WORK REQUIRED ::
Exactly the lines from the one with "The three.js and Blender code for this object continues." to the one with "export default cable;", both included, are to be printed again; leave out the rest.

-- start of RECORDED DATA --

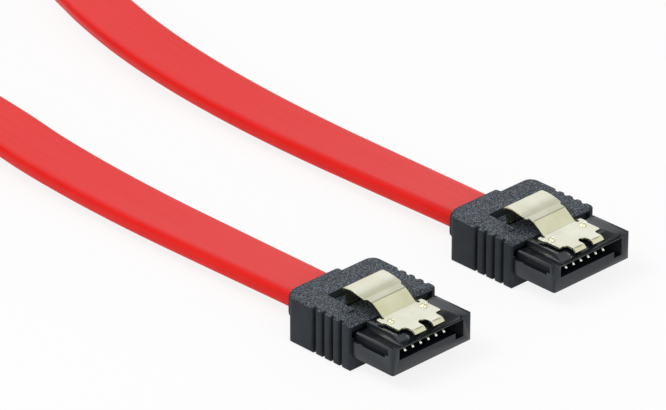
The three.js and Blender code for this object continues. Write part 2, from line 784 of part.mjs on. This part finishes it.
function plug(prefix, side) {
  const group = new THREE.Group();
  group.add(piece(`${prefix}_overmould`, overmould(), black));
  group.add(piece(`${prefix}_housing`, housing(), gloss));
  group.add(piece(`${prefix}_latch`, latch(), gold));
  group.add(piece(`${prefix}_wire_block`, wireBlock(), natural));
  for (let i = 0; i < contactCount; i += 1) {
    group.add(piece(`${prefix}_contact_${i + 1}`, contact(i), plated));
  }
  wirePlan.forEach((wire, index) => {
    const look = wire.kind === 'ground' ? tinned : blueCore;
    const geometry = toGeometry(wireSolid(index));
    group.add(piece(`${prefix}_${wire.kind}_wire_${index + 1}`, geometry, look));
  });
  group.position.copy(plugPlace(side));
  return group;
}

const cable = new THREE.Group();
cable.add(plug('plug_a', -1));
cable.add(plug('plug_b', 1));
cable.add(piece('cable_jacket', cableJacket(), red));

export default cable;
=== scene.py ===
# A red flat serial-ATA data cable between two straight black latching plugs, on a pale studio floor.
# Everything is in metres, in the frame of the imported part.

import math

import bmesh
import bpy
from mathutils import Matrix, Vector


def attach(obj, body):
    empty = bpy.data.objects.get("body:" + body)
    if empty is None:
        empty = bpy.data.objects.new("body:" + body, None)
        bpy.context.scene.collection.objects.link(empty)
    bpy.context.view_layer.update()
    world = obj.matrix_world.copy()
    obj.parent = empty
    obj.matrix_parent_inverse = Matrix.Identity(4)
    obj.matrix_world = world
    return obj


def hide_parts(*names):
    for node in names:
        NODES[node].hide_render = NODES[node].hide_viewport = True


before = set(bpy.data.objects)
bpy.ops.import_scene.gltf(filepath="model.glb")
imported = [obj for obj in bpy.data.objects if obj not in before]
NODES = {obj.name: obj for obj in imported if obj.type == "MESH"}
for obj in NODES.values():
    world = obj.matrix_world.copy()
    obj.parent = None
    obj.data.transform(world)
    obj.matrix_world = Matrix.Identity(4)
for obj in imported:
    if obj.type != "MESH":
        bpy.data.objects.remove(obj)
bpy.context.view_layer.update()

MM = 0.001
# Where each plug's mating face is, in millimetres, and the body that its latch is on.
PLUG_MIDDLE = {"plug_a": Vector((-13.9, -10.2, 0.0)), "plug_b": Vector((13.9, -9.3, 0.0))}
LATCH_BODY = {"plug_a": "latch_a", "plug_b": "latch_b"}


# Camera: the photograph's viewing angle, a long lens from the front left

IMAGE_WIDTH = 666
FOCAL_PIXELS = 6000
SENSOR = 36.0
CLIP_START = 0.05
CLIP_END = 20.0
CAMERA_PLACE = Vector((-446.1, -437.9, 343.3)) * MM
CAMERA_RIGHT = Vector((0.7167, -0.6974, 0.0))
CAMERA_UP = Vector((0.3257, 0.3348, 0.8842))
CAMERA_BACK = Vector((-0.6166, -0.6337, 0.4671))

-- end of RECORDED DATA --
-- start of RECORDED DATA --

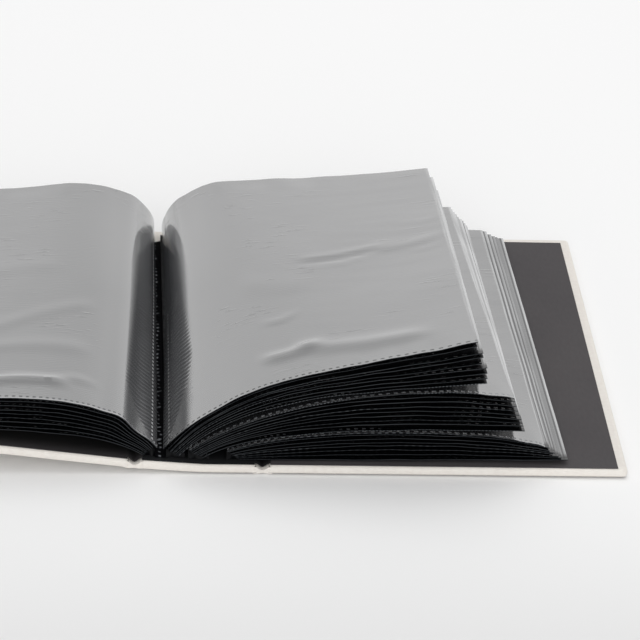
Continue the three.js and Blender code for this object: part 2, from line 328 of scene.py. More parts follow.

-- end of RECORDED DATA --
-- start of RECORDED DATA --

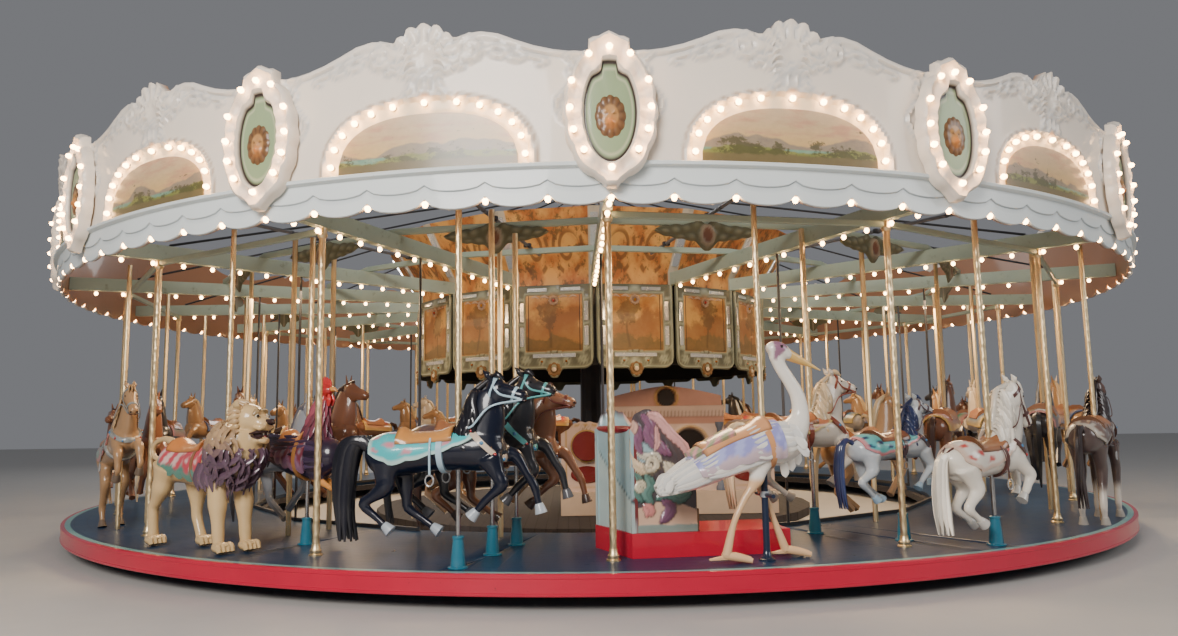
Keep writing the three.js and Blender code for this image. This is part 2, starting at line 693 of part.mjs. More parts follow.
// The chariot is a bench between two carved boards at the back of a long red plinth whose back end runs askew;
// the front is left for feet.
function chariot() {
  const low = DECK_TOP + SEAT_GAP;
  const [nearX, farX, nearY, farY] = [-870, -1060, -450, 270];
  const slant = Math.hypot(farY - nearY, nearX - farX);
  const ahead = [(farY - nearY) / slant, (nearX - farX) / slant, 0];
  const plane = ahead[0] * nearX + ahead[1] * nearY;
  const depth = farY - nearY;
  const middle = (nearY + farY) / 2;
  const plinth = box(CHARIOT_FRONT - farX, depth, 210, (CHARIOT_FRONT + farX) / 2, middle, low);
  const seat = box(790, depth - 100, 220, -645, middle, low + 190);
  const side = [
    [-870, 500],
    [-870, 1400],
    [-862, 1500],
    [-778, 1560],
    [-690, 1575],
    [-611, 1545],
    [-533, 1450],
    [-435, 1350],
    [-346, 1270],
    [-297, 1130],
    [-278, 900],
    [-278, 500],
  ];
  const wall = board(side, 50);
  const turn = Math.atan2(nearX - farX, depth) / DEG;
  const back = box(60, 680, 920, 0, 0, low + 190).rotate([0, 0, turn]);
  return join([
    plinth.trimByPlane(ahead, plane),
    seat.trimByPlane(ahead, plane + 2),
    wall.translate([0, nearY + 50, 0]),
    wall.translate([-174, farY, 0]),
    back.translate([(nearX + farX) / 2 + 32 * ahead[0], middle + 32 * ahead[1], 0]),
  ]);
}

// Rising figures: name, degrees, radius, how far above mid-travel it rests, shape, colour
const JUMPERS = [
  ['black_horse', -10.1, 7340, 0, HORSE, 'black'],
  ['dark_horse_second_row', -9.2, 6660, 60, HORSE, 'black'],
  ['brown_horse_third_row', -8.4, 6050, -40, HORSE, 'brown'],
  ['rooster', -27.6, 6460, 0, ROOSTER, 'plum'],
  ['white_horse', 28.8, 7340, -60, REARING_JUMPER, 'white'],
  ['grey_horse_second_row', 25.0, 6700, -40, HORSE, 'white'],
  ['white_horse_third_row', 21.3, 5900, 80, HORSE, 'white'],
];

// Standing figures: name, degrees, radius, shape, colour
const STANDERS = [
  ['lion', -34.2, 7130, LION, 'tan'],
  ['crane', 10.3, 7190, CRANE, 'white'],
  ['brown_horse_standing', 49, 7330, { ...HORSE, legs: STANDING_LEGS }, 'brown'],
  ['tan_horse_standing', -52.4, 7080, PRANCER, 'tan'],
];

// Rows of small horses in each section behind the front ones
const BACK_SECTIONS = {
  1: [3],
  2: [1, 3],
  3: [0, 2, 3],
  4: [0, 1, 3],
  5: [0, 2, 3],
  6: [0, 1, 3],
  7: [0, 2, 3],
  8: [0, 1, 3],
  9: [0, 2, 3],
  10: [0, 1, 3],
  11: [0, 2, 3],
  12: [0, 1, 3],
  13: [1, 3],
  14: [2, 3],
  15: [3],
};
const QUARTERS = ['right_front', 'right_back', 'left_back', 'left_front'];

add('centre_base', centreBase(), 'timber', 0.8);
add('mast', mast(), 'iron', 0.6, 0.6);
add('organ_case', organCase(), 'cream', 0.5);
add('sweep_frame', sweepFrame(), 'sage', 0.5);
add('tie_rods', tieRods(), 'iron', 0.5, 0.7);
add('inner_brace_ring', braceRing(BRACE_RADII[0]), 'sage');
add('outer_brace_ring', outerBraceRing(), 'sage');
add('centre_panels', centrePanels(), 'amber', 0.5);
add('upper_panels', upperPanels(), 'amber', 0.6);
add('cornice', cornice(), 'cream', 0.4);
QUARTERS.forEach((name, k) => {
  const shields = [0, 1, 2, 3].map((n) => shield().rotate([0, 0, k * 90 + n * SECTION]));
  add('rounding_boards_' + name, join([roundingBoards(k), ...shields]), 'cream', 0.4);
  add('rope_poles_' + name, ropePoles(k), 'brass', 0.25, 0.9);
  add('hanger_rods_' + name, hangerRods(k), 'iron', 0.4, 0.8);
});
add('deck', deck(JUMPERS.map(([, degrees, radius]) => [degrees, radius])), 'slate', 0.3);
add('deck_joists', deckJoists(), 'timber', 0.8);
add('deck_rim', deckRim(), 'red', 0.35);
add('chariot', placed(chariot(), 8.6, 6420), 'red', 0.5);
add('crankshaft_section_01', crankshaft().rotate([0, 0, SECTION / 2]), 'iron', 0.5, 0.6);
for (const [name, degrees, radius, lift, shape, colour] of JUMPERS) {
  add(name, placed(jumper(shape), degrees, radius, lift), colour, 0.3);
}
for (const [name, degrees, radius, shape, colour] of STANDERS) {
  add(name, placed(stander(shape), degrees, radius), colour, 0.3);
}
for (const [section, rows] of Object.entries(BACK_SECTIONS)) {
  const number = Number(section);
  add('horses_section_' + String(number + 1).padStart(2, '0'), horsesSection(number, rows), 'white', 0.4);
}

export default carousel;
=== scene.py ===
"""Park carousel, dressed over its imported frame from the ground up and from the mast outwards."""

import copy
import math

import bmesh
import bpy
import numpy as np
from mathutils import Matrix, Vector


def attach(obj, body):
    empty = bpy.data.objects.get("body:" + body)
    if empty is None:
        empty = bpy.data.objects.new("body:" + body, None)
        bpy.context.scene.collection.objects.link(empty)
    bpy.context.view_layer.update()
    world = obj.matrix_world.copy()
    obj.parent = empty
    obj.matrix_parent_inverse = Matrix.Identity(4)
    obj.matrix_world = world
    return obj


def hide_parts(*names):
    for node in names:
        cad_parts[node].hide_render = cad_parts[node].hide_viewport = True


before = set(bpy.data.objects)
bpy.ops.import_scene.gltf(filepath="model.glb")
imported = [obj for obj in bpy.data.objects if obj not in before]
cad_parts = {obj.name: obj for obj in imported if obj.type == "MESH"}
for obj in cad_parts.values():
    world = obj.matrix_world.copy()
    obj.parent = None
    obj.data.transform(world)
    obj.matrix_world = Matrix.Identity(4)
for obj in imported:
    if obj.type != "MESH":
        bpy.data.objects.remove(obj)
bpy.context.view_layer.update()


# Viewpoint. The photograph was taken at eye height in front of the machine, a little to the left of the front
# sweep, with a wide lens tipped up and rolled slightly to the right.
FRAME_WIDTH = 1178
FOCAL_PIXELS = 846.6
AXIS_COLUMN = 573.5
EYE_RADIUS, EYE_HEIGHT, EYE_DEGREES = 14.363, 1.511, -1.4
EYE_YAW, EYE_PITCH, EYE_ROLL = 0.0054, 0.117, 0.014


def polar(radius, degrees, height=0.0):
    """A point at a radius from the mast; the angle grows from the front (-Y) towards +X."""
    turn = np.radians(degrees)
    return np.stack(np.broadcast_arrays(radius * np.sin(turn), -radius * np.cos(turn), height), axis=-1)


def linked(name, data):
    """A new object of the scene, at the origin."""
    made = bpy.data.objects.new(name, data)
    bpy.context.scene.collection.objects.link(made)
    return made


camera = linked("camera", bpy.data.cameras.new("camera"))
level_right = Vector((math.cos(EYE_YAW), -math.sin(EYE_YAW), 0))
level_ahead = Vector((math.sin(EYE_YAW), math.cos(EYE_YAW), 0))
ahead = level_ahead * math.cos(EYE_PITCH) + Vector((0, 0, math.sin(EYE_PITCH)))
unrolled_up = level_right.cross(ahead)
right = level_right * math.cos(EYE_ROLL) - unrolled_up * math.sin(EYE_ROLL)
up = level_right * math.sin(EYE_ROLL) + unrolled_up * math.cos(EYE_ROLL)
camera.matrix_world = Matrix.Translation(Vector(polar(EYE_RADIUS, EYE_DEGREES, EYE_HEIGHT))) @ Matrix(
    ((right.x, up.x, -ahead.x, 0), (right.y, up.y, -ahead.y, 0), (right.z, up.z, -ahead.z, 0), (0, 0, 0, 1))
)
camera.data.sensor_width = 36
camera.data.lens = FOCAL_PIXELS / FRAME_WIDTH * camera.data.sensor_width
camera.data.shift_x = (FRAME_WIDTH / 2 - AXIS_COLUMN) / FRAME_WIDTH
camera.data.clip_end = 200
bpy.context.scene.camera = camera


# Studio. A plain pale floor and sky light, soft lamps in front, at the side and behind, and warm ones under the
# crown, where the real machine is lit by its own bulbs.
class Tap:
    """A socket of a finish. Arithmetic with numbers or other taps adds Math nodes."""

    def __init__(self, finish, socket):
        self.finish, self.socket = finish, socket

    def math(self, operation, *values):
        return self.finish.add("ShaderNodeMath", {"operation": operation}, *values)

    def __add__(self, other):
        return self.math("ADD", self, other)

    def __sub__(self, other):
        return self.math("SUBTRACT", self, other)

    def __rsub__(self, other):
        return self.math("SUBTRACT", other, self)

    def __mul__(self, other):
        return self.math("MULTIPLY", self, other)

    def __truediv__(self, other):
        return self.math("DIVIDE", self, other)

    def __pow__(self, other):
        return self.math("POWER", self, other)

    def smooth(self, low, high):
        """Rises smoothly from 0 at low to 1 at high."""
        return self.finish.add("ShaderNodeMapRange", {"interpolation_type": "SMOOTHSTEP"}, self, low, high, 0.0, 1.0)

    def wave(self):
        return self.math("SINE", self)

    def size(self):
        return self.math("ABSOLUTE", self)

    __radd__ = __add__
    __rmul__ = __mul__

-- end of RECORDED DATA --

SOLUTION FOR THIS PROBLEM ::
The three.js and Blender code for this object continues. Write part 2, from line 784 of part.mjs on. This part finishes it.
function plug(prefix, side) {
  const group = new THREE.Group();
  group.add(piece(`${prefix}_overmould`, overmould(), black));
  group.add(piece(`${prefix}_housing`, housing(), gloss));
  group.add(piece(`${prefix}_latch`, latch(), gold));
  group.add(piece(`${prefix}_wire_block`, wireBlock(), natural));
  for (let i = 0; i < contactCount; i += 1) {
    group.add(piece(`${prefix}_contact_${i + 1}`, contact(i), plated));
  }
  wirePlan.forEach((wire, index) => {
    const look = wire.kind === 'ground' ? tinned : blueCore;
    const geometry = toGeometry(wireSolid(index));
    group.add(piece(`${prefix}_${wire.kind}_wire_${index + 1}`, geometry, look));
  });
  group.position.copy(plugPlace(side));
  return group;
}

const cable = new THREE.Group();
cable.add(plug('plug_a', -1));
cable.add(plug('plug_b', 1));
cable.add(piece('cable_jacket', cableJacket(), red));

export default cable;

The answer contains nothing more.